Full Metal Jacket is brimming with Kubrick’s macabre inebriated flair of utter chaos. The film is a wholly uncomfortable, yet thought-provoking visualization of the oft’ quoted comparison between ‘war’ and ‘hell.’
The cast is comprised of transient, though very unique personalities, rather than star powered turns. As the audience we’re not expected to sympathize or even relate to any of these men, but to find ourselves strangely unraveling with their emotionally corrupted psyches. In the final analysis, Full Metal Jacket is a grittier, more perverse anti-war war movie than most. Then again, given Kubrick’s intentional zeal for shock value – one should have expected no less.
Warner Home Video’s reissued DVD exhibits a very smooth and satisfying digital transfer. Colors are bold, vibrant and engaging. Contrast levels are bang on.

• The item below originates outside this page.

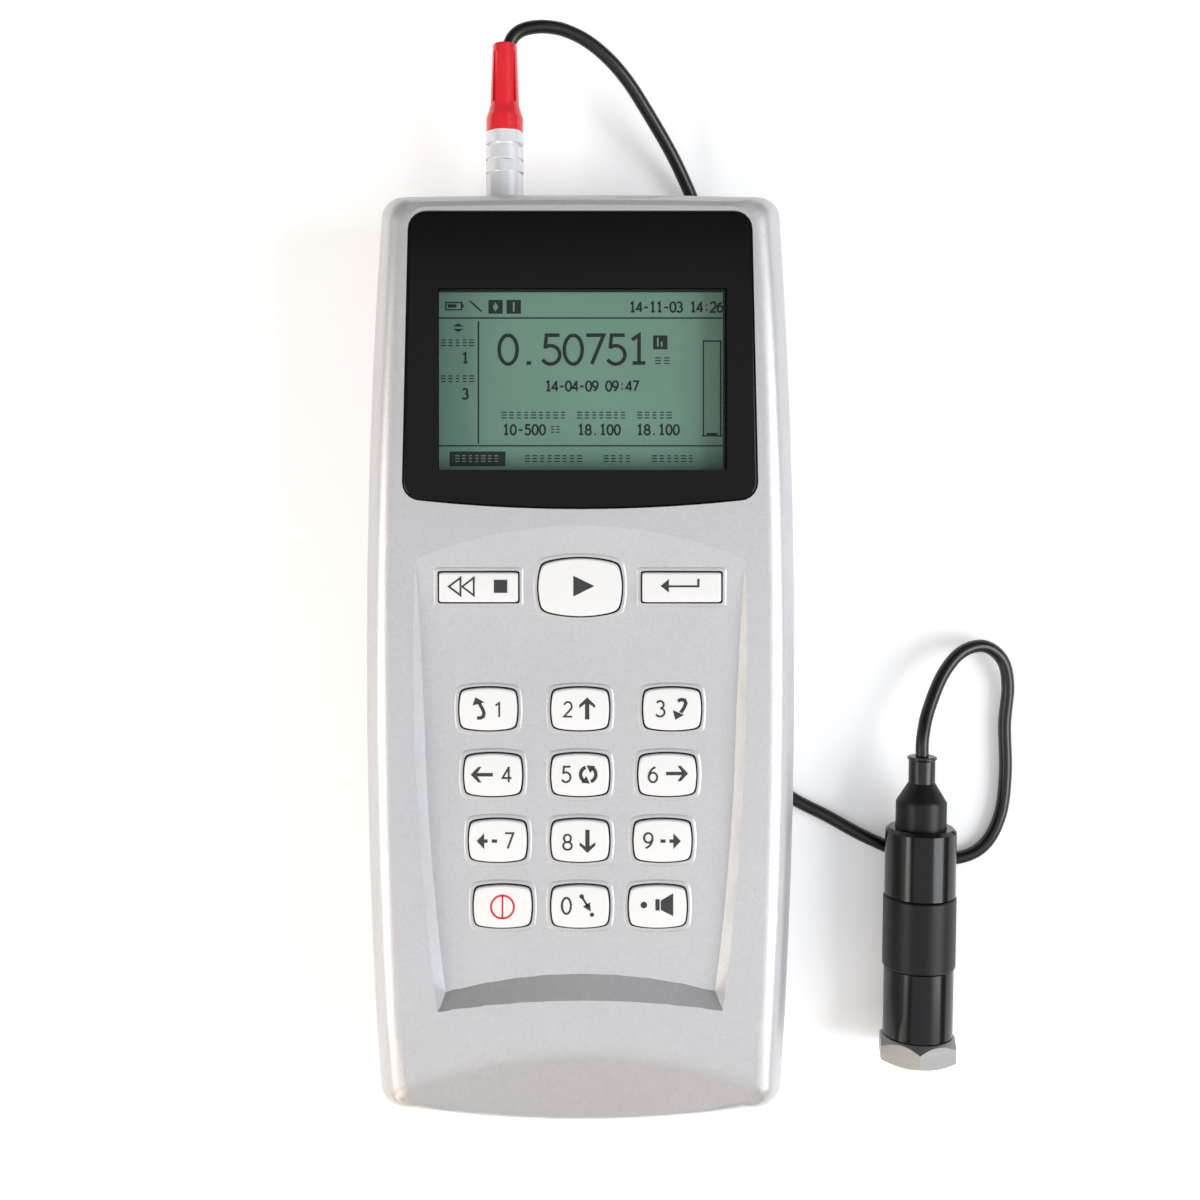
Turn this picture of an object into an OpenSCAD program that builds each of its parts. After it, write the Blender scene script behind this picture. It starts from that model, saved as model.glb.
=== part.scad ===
// Handheld vibration meter lying on its back, with its lead and its contact sensor.
// Millimetres, +Z up, +Y towards the connector end of the case. The origin is on the
// table, at the middle of the space that the case and the sensor take up together.

/* [Case] */
// Greatest width of the case, at its middle
case_w = 78.5; // [74:0.5:90]
// Length of the case between its two ends
case_l = 168; // [160:1:190]
// Thickness of the case from back to front face
case_t = 28; // [27:0.5:34]
// How much narrower each side is at the ends than at the middle
side_bow = 3; // [1:0.25:5]
// How far the middle of the top end stands out past its corners
top_bow = 0.6; // [0.2:0.1:2]
// How far the middle of the bottom end stands out past its corners
bottom_bow = 4.6; // [1:0.1:7]
// Radius of the corners in plan
corner_r = 3.6; // [2.5:0.1:6]
// How far the front edges round over in from the sides
front_round = 6.2; // [4:0.1:7]
// How far the front edges round over in from the two ends
front_end_round = 3.4; // [2:0.1:4]
// How far the back edges round over in from the sides
back_round = 5; // [3:0.1:7]
// Thickness of the moulded walls
wall = 2; // [1.6:0.1:2.6]
// Thickness of the back wall
back_wall = 2.6; // [2.4:0.1:3.4]
// Thickness of the front wall at the window
front_wall = 3.8; // [3.6:0.1:5]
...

The obvious patina of film grain appears more naturally rendered this time around, though there are still moments of edge enhancement and pixilization.
Warner's first DVD incarnation was presented in full frame only – as per Kubrick’s wishes…so Warner publicity claimed at the time. It is interesting therefore to note that this new disc features only the theatrical widescreen edition seen in North American theaters. So, which would Kubrick have preferred? Who knows? Certainly not anyone at Warner Bros.
The audio is 5.1 Dolby Digital, though somewhat less aggressive than one might expect. Extras include a newly produced featurette on the making of the film, as well as the previously released audio commentary from Baldwin, D’Onofrio, Ermey and critic Jay Cocks.